**AIM**
Everything from the line with "if obj.type in" through the line with "out in millimetres" should be repeated exactly, both of those lines included, and nothing else.

**PROVIDED DATA**

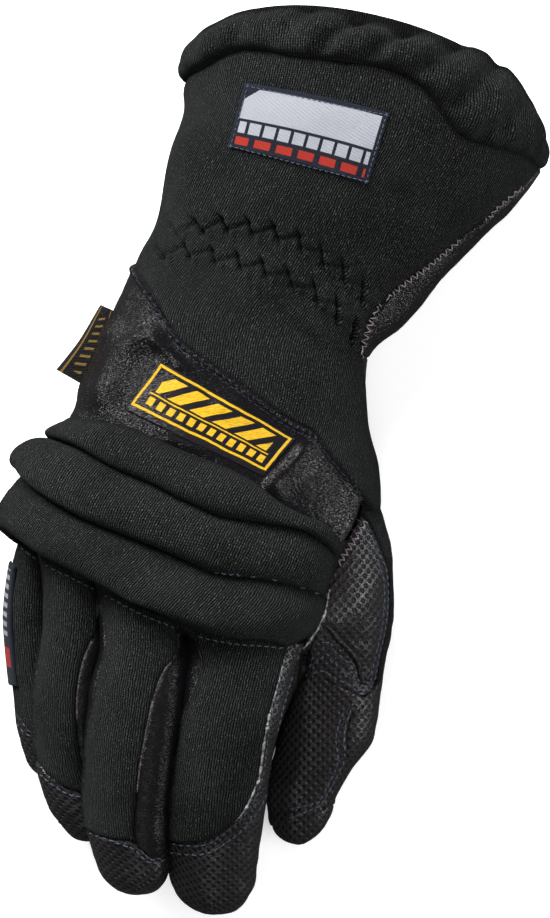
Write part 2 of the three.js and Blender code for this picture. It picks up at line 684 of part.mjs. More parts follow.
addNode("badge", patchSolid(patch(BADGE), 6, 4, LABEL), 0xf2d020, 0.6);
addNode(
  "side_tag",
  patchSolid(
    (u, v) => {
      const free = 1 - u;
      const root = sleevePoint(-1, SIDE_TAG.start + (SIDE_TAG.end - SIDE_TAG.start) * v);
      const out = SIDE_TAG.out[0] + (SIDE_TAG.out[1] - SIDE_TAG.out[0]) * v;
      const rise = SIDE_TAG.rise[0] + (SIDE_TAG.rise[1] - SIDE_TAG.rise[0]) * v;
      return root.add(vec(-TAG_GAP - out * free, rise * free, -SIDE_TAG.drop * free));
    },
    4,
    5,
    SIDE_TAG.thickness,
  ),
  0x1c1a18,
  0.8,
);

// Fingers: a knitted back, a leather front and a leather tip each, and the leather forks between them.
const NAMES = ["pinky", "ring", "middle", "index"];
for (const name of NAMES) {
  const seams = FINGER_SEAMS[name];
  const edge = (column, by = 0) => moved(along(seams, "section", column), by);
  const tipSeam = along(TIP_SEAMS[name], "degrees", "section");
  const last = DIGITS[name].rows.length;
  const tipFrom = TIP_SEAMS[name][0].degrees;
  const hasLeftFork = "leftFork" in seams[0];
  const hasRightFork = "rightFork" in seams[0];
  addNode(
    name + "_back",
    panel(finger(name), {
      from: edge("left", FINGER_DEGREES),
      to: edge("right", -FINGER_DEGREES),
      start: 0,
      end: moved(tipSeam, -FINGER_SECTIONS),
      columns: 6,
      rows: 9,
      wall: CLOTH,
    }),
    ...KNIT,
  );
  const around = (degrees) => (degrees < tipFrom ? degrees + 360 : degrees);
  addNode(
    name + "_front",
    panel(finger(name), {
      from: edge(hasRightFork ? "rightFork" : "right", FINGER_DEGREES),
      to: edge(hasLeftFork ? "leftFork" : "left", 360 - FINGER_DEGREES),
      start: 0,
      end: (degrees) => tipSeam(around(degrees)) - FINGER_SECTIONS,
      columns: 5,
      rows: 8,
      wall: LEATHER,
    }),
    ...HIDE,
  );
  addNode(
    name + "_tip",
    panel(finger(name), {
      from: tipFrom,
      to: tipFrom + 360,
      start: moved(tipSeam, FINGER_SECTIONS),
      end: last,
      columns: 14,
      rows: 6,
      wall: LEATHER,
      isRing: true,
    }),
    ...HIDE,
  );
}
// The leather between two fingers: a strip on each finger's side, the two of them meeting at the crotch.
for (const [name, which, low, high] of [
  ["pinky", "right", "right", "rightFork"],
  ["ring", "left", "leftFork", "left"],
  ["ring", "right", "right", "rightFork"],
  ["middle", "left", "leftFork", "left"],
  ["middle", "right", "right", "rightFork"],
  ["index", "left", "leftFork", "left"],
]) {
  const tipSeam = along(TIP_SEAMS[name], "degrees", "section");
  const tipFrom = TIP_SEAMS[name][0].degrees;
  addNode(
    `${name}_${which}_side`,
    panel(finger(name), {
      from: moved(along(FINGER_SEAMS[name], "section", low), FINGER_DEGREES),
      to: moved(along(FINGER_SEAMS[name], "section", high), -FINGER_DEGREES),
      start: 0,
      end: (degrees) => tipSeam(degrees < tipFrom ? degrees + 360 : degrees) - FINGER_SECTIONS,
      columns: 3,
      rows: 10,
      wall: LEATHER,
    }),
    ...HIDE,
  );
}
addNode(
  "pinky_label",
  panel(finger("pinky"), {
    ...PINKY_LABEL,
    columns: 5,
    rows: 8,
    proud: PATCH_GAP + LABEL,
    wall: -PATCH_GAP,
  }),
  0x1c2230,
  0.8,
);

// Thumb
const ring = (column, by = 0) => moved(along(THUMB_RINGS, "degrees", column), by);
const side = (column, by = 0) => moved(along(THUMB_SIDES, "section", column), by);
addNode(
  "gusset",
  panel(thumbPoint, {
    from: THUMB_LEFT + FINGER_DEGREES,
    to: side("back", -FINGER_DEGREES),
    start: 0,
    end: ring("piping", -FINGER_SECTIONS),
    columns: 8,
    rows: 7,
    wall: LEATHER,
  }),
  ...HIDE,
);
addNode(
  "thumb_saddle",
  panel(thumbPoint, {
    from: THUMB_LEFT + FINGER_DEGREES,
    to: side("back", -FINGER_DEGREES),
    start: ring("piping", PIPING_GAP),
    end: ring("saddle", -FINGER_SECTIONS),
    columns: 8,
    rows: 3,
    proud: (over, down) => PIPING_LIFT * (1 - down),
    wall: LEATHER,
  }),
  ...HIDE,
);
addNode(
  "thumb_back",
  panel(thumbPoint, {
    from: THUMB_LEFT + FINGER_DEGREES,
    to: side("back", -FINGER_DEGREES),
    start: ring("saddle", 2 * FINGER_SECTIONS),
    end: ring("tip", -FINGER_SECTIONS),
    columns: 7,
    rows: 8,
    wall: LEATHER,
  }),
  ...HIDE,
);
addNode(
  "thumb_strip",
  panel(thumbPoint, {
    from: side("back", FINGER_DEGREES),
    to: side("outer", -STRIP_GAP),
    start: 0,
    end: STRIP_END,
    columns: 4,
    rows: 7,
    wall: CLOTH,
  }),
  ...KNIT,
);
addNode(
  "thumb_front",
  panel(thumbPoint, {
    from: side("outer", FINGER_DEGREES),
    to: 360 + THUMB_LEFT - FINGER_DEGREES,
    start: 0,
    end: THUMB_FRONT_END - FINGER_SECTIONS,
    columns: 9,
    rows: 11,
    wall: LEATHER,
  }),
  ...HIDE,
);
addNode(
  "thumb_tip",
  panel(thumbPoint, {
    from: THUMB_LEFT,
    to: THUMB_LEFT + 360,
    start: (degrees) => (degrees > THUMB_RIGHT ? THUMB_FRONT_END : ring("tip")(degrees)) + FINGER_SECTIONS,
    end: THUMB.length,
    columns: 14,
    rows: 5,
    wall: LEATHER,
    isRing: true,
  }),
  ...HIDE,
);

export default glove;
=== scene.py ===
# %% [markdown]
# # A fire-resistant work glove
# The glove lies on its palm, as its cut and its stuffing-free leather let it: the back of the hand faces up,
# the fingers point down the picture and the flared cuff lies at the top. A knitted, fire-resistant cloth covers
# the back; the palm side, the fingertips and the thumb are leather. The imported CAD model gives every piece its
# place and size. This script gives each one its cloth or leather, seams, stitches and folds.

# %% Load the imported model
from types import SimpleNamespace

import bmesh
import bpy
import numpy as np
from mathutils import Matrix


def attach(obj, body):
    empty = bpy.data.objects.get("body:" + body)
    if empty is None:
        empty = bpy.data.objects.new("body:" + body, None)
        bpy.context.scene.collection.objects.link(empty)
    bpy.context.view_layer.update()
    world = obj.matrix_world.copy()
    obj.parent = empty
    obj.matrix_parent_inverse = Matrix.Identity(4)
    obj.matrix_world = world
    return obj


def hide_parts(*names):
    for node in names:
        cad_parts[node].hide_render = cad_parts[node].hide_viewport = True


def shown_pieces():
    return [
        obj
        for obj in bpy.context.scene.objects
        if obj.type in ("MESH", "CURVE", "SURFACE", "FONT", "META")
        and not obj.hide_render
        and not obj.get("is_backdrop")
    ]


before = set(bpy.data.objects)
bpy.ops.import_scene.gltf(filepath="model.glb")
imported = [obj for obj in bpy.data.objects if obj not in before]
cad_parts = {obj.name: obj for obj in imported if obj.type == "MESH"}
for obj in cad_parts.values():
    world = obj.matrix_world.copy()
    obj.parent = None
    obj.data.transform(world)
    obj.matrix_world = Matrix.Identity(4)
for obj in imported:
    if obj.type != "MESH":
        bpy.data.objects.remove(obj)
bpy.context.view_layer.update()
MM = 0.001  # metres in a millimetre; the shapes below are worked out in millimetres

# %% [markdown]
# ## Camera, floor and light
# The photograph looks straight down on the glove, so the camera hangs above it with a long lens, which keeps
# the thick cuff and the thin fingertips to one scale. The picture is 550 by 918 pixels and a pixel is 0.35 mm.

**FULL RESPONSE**
        if obj.type in ("MESH", "CURVE", "SURFACE", "FONT", "META")
        and not obj.hide_render
        and not obj.get("is_backdrop")
    ]


before = set(bpy.data.objects)
bpy.ops.import_scene.gltf(filepath="model.glb")
imported = [obj for obj in bpy.data.objects if obj not in before]
cad_parts = {obj.name: obj for obj in imported if obj.type == "MESH"}
for obj in cad_parts.values():
    world = obj.matrix_world.copy()
    obj.parent = None
    obj.data.transform(world)
    obj.matrix_world = Matrix.Identity(4)
for obj in imported:
    if obj.type != "MESH":
        bpy.data.objects.remove(obj)
bpy.context.view_layer.update()
MM = 0.001  # metres in a millimetre; the shapes below are worked out in millimetres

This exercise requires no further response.